Craig and Dorsey can tick off the “coup” attempts of WEVL’s past. One involved closing a station at Rhodes College, they said. Another was about having talk shows. Another was a coup attempt from board members.
That last one was in 2011. Some board members thought they’d found some new funding sources. And they had a plan to hire an executive director to help Dorsey and Craig run the station, according to the former board member.
After a meeting detailing those plans, the member left feeling that progress was being made. But the other board members voted the person off the board at its very next meeting. That source says it’s the prevailing attitude at WEVL, and it keeps the station in a state of stunted growth.

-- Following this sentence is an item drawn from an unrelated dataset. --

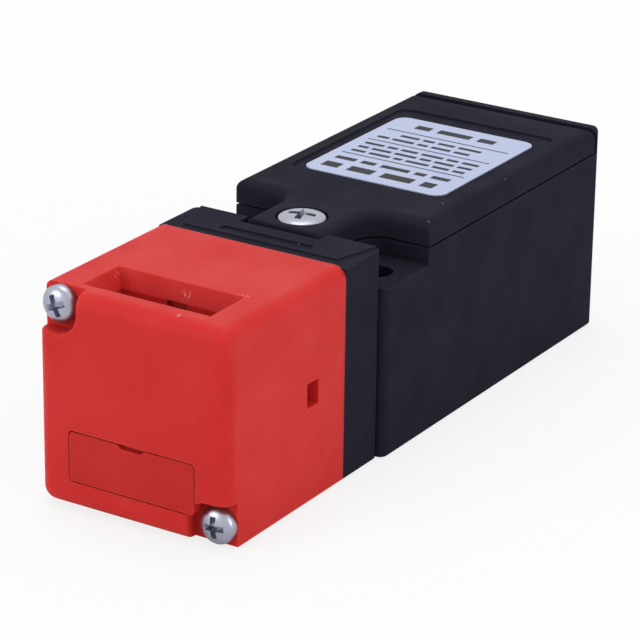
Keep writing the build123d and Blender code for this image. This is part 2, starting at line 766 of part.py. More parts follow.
# Housing: a deep box with two mounting pockets at the front and the conduit entry at the rear
with BuildPart() as housing:
    with BuildSketch(level(0)):
        with Locations((0, body_middle)):
            RectangleRounded(body_width, body_length, body_corner)
    extrude(amount=mount_floor)
    fillet(housing.faces().sort_by(Axis.Z)[0].edges(), foot_round)
    with BuildSketch(level(mount_floor)):
        add(cover_outline(body_front, body_rear, body_corner))
    extrude(amount=parting_height - mount_floor)
    with BuildSketch(level(parting_height)):
        with Locations((0, body_middle)):
            RectangleRounded(body_width, body_length, body_corner)
        with Locations((0, body_rear - rear_lip / 2)):
            Rectangle(body_width, rear_lip, mode=Mode.INTERSECT)
    extrude(amount=body_height - parting_height)
    with BuildSketch(level(body_floor)):
        with Locations((0, cavity_middle)):
            RectangleRounded(2 * cavity_half, cavity_length, cavity_round)
    extrude(amount=parting_height - body_floor, mode=Mode.SUBTRACT)
    with BuildSketch(level(parting_height - gasket_depth)):
        with Locations((0, cavity_middle)):
            rebate_width = 2 * (cavity_half + gasket_width)
            RectangleRounded(rebate_width, cavity_length + 2 * gasket_width, cavity_round + gasket_width)
    extrude(amount=gasket_depth, mode=Mode.SUBTRACT)
    with BuildSketch(level(body_floor)):
        for side in (-1, 1):
            for y in (block_front + block_length / 4, block_rear - block_length / 4):
                with Locations((side * (cavity_half - locating_rib / 2), y)):
                    Rectangle(locating_rib, locating_rib_width)
    extrude(amount=deck_z - body_floor)
    with BuildSketch(across(cavity_front)):
        Circle(nose_bore_radius)
    extrude(amount=cavity_front - body_front, mode=Mode.SUBTRACT)
    with BuildSketch(level(0)):
        with Locations((-mount_spacing / 2, 0), (mount_spacing / 2, 0)):
            SlotOverall(mount_slot_length, mount_slot_width)
    extrude(amount=mount_floor, mode=Mode.SUBTRACT)
    with BuildSketch(across(body_front + collar_screw_grip + screw_tip)):
        with Locations(*collar_screw_points):
            Circle(small_screw_radius + thread_gap)
    extrude(amount=collar_screw_grip + screw_tip, mode=Mode.SUBTRACT)
    with BuildSketch(level(cover_seat - cover_screw_length - slip_gap)):
        with Locations((0, cover_screw_y)):
            Circle(small_screw_radius + thread_gap)
    extrude(amount=parting_height - cover_seat + cover_screw_length + slip_gap, mode=Mode.SUBTRACT)
    with BuildSketch(level(parting_height - retainer_depth)):
        with Locations((0, cover_screw_y)):
            Circle(retainer_radius + slip_gap)
    extrude(amount=retainer_depth, mode=Mode.SUBTRACT)
    with BuildSketch(across(body_rear)):
        Circle(entry_radius)
    extrude(amount=entry_wall, mode=Mode.SUBTRACT)
    round_edges = housing.edges().filter_by(GeomType.CIRCLE)
    entry_edges = round_edges.filter_by(lambda e: abs(e.radius - entry_radius) < slip_gap)
    chamfer(entry_edges.sort_by(Axis.Y)[-1], entry_chamfer)
    with BuildSketch(level(tab_top + slip_gap)):
        with Locations((0, cover_rear + (rear_lip_gap + tab_grip + slip_gap) / 2)):
            Rectangle(tab_width + 2 * slip_gap, rear_lip_gap + tab_grip + slip_gap)
    extrude(amount=-tab_thickness - 2 * slip_gap, mode=Mode.SUBTRACT)
    with BuildSketch(across(body_rear)):
        with Locations((0, axis_z - cover_edge_round)):
            Rectangle(body_width, 2 * cover_edge_round)
        with Locations((0, axis_z - 2 * cover_edge_round)):
            RectangleRounded(body_width, 4 * cover_edge_round, cover_edge_round, mode=Mode.SUBTRACT)
    extrude(amount=rear_lip, mode=Mode.SUBTRACT)
housing.part.label = "housing"
export_step(housing.part, "parts/housing.step")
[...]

“Every new idea that we came up with, they’d say, ‘Oh, we’ve already tried that. We can’t do that,'” the former board member says. “You’d get constant pushback. Several people quit the board because of it. There were some legitimate things, but every little thing that came up was ‘Well, we can’t do that.’ That’s too much of the old Memphis attitude. This is a new generation now, and we do what we want to do and we can do anything.”
Zac Ives, a Friend of WEVL and co-owner of Goner Records, says very little of the Memphis community is reflected in WEVL now. For example, he said station officials claim Federal Communication Commission (FCC) rules won’t let them promote local music and live shows. But he said they could do “plenty” to “help foster a [music] scene rather than pull away from it.” The station needs help, he said, and believes the Friends of WEVL can provide it.
“If WEVL — the staff and board — can’t accept help from a group so clearly coming from a place of love for what WEVL stands for and has been in the past, who will they accept it from?” Ives says. “Their inability to listen to anyone but themselves is troubling.”
When asked if she could imagine WEVL officials ever working with the Friends of WEVL on future solutions, Dorsey says, “Well, I can imagine anything.”